Written instruction
Write out, precisely and in full, each line of the material.

>> Start Given material

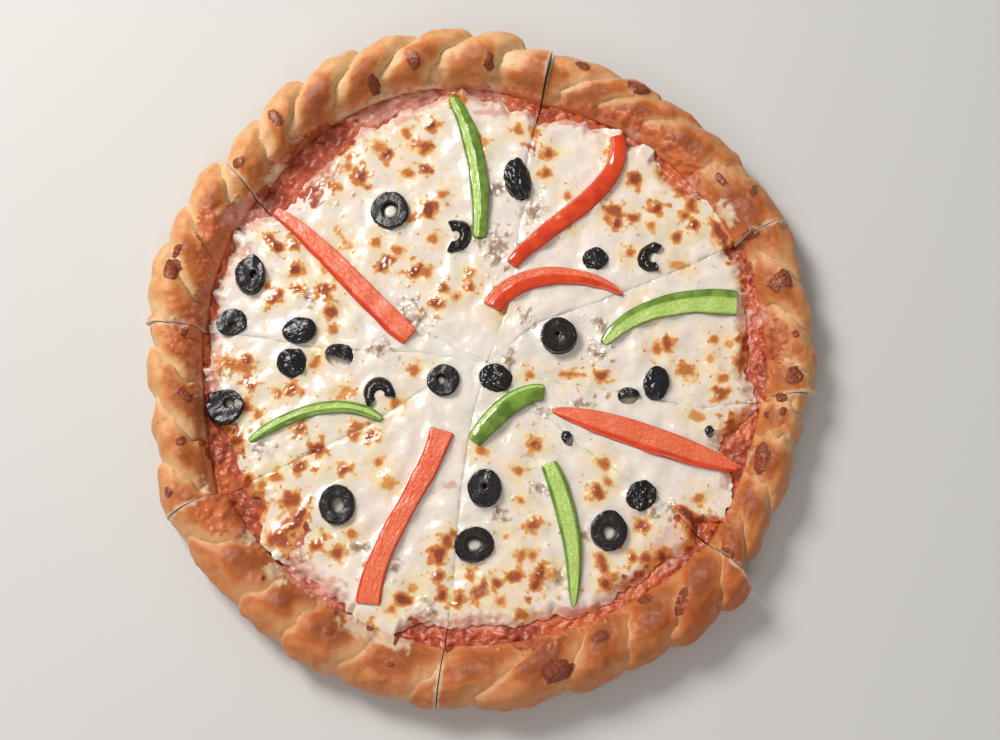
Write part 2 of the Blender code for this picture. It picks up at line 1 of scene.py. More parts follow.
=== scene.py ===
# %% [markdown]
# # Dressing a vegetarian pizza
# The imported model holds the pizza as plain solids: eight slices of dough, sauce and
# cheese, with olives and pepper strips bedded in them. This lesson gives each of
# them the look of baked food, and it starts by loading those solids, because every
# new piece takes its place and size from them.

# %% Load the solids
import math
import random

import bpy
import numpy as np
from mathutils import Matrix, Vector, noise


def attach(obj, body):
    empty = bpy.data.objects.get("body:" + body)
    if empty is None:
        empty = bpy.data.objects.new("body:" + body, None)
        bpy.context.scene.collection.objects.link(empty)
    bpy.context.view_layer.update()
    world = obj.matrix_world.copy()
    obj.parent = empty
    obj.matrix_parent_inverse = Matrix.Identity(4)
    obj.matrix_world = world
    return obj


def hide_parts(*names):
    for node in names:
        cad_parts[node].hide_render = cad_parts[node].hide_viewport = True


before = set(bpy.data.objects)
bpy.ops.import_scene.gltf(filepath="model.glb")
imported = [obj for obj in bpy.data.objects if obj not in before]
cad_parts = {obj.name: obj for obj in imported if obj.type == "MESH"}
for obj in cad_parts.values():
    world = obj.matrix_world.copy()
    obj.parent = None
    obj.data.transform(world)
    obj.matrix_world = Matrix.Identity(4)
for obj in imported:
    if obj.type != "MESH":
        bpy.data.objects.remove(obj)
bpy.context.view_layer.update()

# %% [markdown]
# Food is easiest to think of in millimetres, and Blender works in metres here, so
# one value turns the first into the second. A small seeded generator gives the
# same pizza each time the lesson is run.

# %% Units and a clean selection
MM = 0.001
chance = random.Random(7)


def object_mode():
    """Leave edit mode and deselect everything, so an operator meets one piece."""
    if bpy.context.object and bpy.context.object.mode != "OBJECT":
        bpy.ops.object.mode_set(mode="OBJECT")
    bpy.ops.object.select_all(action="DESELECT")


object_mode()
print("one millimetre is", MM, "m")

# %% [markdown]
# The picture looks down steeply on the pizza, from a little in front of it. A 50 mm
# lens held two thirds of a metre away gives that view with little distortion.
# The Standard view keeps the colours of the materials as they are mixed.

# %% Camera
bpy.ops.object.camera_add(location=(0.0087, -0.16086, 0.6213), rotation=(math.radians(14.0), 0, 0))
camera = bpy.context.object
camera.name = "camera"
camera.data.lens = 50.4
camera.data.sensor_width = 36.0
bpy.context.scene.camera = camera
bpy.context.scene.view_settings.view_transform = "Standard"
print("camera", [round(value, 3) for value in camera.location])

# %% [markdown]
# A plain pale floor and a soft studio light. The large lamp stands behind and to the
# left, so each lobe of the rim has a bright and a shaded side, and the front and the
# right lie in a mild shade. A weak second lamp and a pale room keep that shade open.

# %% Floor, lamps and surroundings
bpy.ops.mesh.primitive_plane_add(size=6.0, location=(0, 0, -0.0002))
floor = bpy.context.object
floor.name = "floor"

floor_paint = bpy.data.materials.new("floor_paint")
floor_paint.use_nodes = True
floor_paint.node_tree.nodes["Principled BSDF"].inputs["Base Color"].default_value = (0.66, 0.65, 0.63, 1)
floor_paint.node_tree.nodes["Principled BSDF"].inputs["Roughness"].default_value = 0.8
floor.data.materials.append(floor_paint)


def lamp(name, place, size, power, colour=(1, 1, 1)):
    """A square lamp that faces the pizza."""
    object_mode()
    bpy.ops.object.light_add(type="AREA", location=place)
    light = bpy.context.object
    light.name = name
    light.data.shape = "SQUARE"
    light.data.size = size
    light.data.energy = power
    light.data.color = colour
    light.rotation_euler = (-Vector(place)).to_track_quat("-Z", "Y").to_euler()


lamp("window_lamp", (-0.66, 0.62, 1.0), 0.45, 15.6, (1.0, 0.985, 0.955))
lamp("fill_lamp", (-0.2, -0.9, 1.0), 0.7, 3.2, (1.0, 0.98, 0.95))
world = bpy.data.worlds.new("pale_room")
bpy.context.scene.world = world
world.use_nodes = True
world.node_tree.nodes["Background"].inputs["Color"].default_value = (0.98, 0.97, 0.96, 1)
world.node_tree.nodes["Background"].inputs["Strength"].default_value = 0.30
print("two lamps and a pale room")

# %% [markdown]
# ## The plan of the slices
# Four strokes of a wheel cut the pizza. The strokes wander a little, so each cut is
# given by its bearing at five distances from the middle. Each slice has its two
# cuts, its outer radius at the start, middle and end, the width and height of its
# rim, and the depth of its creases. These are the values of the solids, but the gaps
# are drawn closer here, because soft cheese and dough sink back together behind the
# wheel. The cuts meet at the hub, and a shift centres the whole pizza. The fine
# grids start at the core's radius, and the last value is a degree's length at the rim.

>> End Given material

Written response
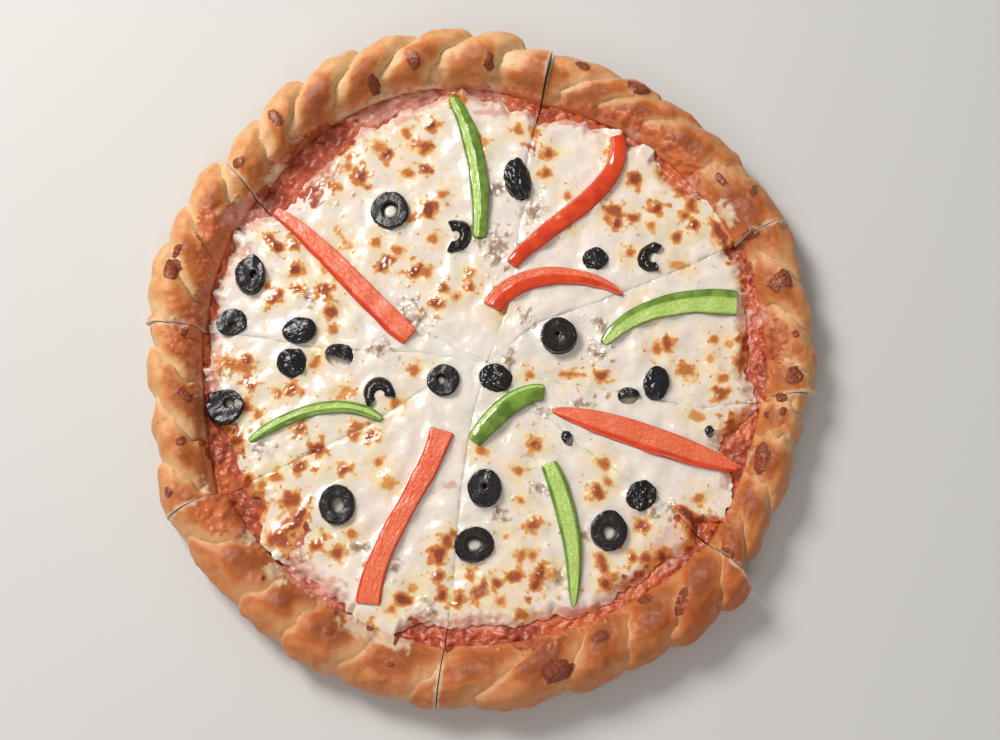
Write part 2 of the Blender code for this picture. It picks up at line 1 of scene.py. More parts follow.
=== scene.py ===
# %% [markdown]
# # Dressing a vegetarian pizza
# The imported model holds the pizza as plain solids: eight slices of dough, sauce and
# cheese, with olives and pepper strips bedded in them. This lesson gives each of
# them the look of baked food, and it starts by loading those solids, because every
# new piece takes its place and size from them.

# %% Load the solids
import math
import random

import bpy
import numpy as np
from mathutils import Matrix, Vector, noise


def attach(obj, body):
    empty = bpy.data.objects.get("body:" + body)
    if empty is None:
        empty = bpy.data.objects.new("body:" + body, None)
        bpy.context.scene.collection.objects.link(empty)
    bpy.context.view_layer.update()
    world = obj.matrix_world.copy()
    obj.parent = empty
    obj.matrix_parent_inverse = Matrix.Identity(4)
    obj.matrix_world = world
    return obj


def hide_parts(*names):
    for node in names:
        cad_parts[node].hide_render = cad_parts[node].hide_viewport = True


before = set(bpy.data.objects)
bpy.ops.import_scene.gltf(filepath="model.glb")
imported = [obj for obj in bpy.data.objects if obj not in before]
cad_parts = {obj.name: obj for obj in imported if obj.type == "MESH"}
for obj in cad_parts.values():
    world = obj.matrix_world.copy()
    obj.parent = None
    obj.data.transform(world)
    obj.matrix_world = Matrix.Identity(4)
for obj in imported:
    if obj.type != "MESH":
        bpy.data.objects.remove(obj)
bpy.context.view_layer.update()

# %% [markdown]
# Food is easiest to think of in millimetres, and Blender works in metres here, so
# one value turns the first into the second. A small seeded generator gives the
# same pizza each time the lesson is run.

# %% Units and a clean selection
MM = 0.001
chance = random.Random(7)


def object_mode():
    """Leave edit mode and deselect everything, so an operator meets one piece."""
    if bpy.context.object and bpy.context.object.mode != "OBJECT":
        bpy.ops.object.mode_set(mode="OBJECT")
    bpy.ops.object.select_all(action="DESELECT")


object_mode()
print("one millimetre is", MM, "m")

# %% [markdown]
# The picture looks down steeply on the pizza, from a little in front of it. A 50 mm
# lens held two thirds of a metre away gives that view with little distortion.
# The Standard view keeps the colours of the materials as they are mixed.

# %% Camera
bpy.ops.object.camera_add(location=(0.0087, -0.16086, 0.6213), rotation=(math.radians(14.0), 0, 0))
camera = bpy.context.object
camera.name = "camera"
camera.data.lens = 50.4
camera.data.sensor_width = 36.0
bpy.context.scene.camera = camera
bpy.context.scene.view_settings.view_transform = "Standard"
print("camera", [round(value, 3) for value in camera.location])

# %% [markdown]
# A plain pale floor and a soft studio light. The large lamp stands behind and to the
# left, so each lobe of the rim has a bright and a shaded side, and the front and the
# right lie in a mild shade. A weak second lamp and a pale room keep that shade open.

# %% Floor, lamps and surroundings
bpy.ops.mesh.primitive_plane_add(size=6.0, location=(0, 0, -0.0002))
floor = bpy.context.object
floor.name = "floor"

floor_paint = bpy.data.materials.new("floor_paint")
floor_paint.use_nodes = True
floor_paint.node_tree.nodes["Principled BSDF"].inputs["Base Color"].default_value = (0.66, 0.65, 0.63, 1)
floor_paint.node_tree.nodes["Principled BSDF"].inputs["Roughness"].default_value = 0.8
floor.data.materials.append(floor_paint)


def lamp(name, place, size, power, colour=(1, 1, 1)):
    """A square lamp that faces the pizza."""
    object_mode()
    bpy.ops.object.light_add(type="AREA", location=place)
    light = bpy.context.object
    light.name = name
    light.data.shape = "SQUARE"
    light.data.size = size
    light.data.energy = power
    light.data.color = colour
    light.rotation_euler = (-Vector(place)).to_track_quat("-Z", "Y").to_euler()


lamp("window_lamp", (-0.66, 0.62, 1.0), 0.45, 15.6, (1.0, 0.985, 0.955))
lamp("fill_lamp", (-0.2, -0.9, 1.0), 0.7, 3.2, (1.0, 0.98, 0.95))
world = bpy.data.worlds.new("pale_room")
bpy.context.scene.world = world
world.use_nodes = True
world.node_tree.nodes["Background"].inputs["Color"].default_value = (0.98, 0.97, 0.96, 1)
world.node_tree.nodes["Background"].inputs["Strength"].default_value = 0.30
print("two lamps and a pale room")

# %% [markdown]
# ## The plan of the slices
# Four strokes of a wheel cut the pizza. The strokes wander a little, so each cut is
# given by its bearing at five distances from the middle. Each slice has its two
# cuts, its outer radius at the start, middle and end, the width and height of its
# rim, and the depth of its creases. These are the values of the solids, but the gaps
# are drawn closer here, because soft cheese and dough sink back together behind the
# wheel. The cuts meet at the hub, and a shift centres the whole pizza. The fine
# grids start at the core's radius, and the last value is a degree's length at the rim.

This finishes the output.